HBO, 8:00 p.m. ET
In this 2019 sequel to Stephen King’s It, Bill Skarsgard returns as Pennywise, but the surviving children he terrorized in the first movie are all grown up now. This follow-up film is set 27 years later, a shift which allows the members of The Losers Club to be played by an older generation of actors – including Jessica Chastain, James McAvoy, and Bill Hader. It: Chapter Two is a welcome Saturday night TV diversion, especially if you’re eager to turn on your television and be frightened by a horrifying clown who isn’t in government.
TCM, 8:00 p.m. ET
All this month, TCM is showing movies by Peter Bogdanovich on Saturday nights, working through his output in chronological order. Tonight, that means we get two of his broadest comedies, but both worth watching – and both star Ryan O’Neal. At 8 p.m. ET, it’s 1972’s What’s Up, Doc?, co-starring Barbra Streisand. And at 10 p.m. ET, there’s 1973’s Paper Moon, in which O’Neal co-stars with his real-life daughter, Tatum (pictured).
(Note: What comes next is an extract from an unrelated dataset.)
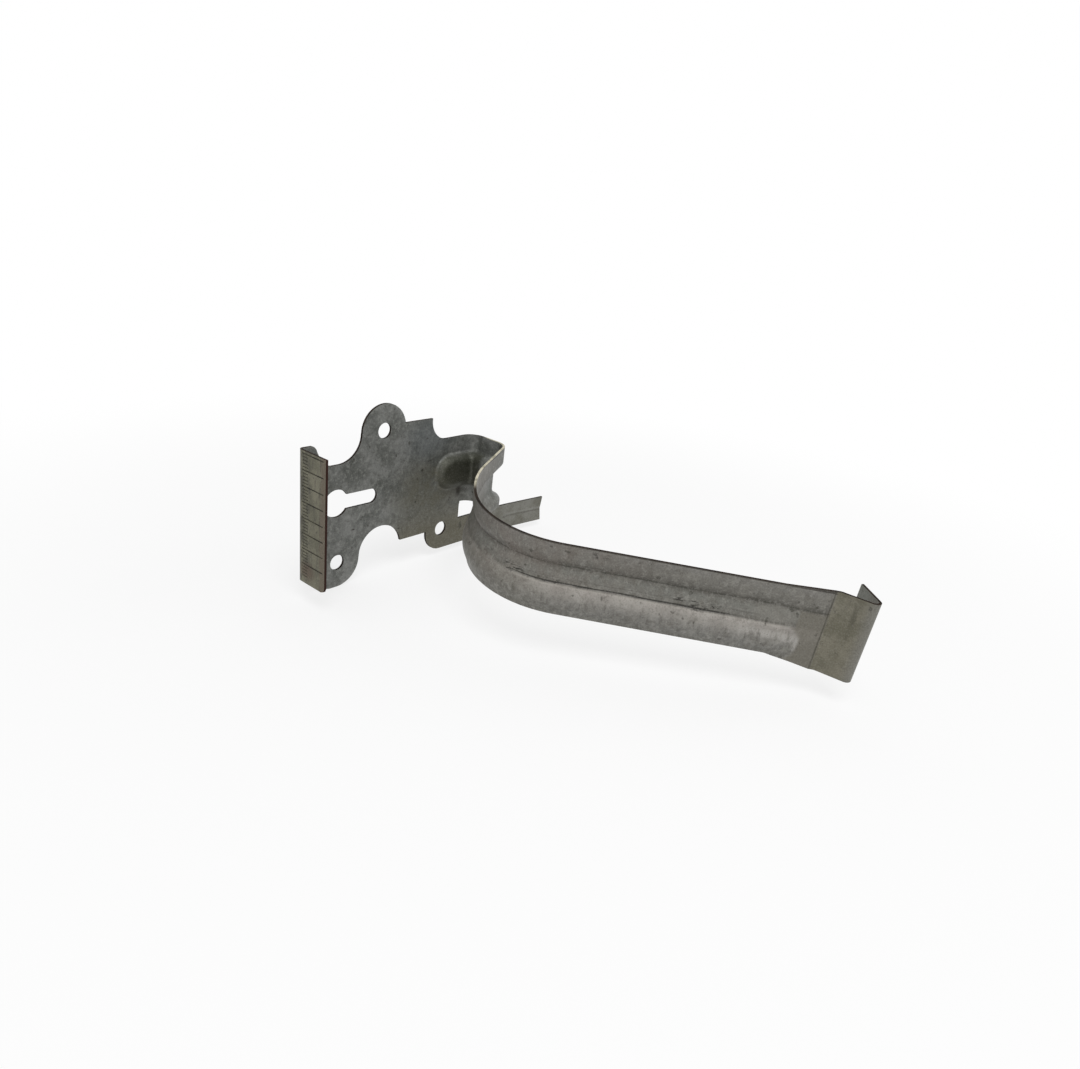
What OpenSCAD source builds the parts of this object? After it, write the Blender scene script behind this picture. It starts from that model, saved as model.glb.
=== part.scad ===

Tatum won the Best Supporting Actress Oscar that year – becoming, at age 10, the youngest person to ever win a competitive Academy Award.
getTV, 11:00 p.m. ET
This week’s ultra-rare rerun of The Smothers Brothers Comedy Hour is particularly well-timed. It’s one of the final installments of the controversial Sixties variety show, and originally aired on Easter Sunday 51 years ago – on April 13, 1969. It was one of the final two shows already taped, but not yet broadcast, when CBS fired the Smothers Brothers in a telegram sent 10 days earlier – and it includes an incendiary and soulful musical set by Ike and Tina Turner. My favorite moment, though, is when former Comedy Hour head writer Mason Williams, who unveiled his guitar instrumental Classical Gas on the program the previous year, returned to the show to perform a poem. Not a song, even though he had his guitar with him and strummed a single chord to launch into his free verse. A poem. And it was a poem he had composed himself, and which he recited to the camera while holding a big pair of scissors aloft in a threatening fashion. “The Censor” is worth seeing – given its context and uniqueness, it’s one of my favorite moments of television – but it’s also worth reading. With thanks to Mason Williams, here's what he recites in this rare Comedy Hour rerun: “The censor sits / somewhere between the scenes to be seen and the television sets / with his scissor purpose poised / watching the human stuff that will sizzle through the magic wires / and light up like welding shops the ho-hum rooms of America / and with a kindergarten arts-and-crafts concept of moral responsibility / snips out the rough talk, the unpopular opinion, or anything with teeth / and renders a pattern of ideas full of holes… / a doily for your mind.”
NBC, 11:29 p.m. ET
After the New York-based national tragedy of 9/11, the return of Saturday Night Live, with a new show performed live almost in defiance of the country’s understandable bleakness, was a profound and necessary TV event. Tonight feels much the same, and again, SNL is rallying to address the moment, the mood, and the country, regarding a horrible event that has impacted all viewers, yet finds its epicenter in New York. This week, executive producer Lorne Michaels made the decision to mount a new “At Home” edition of Saturday Night Live, calling on its cast members, writers and frequent guests to participate in some sort of confined, socially distant installment. I think it’s a great idea. And even though I’m not sure that any of it will be live, and don’t expect all of it to emanate from the city environs, I’m expecting greatness from tonight’s Saturday Night Live. Not to be missed. My dream vote for the guest host on this week of all SNL weeks? Lorne Michaels himself. And if one of the guests phoning it in, so to speak, is Alec Baldwin, how can you even think of not watching?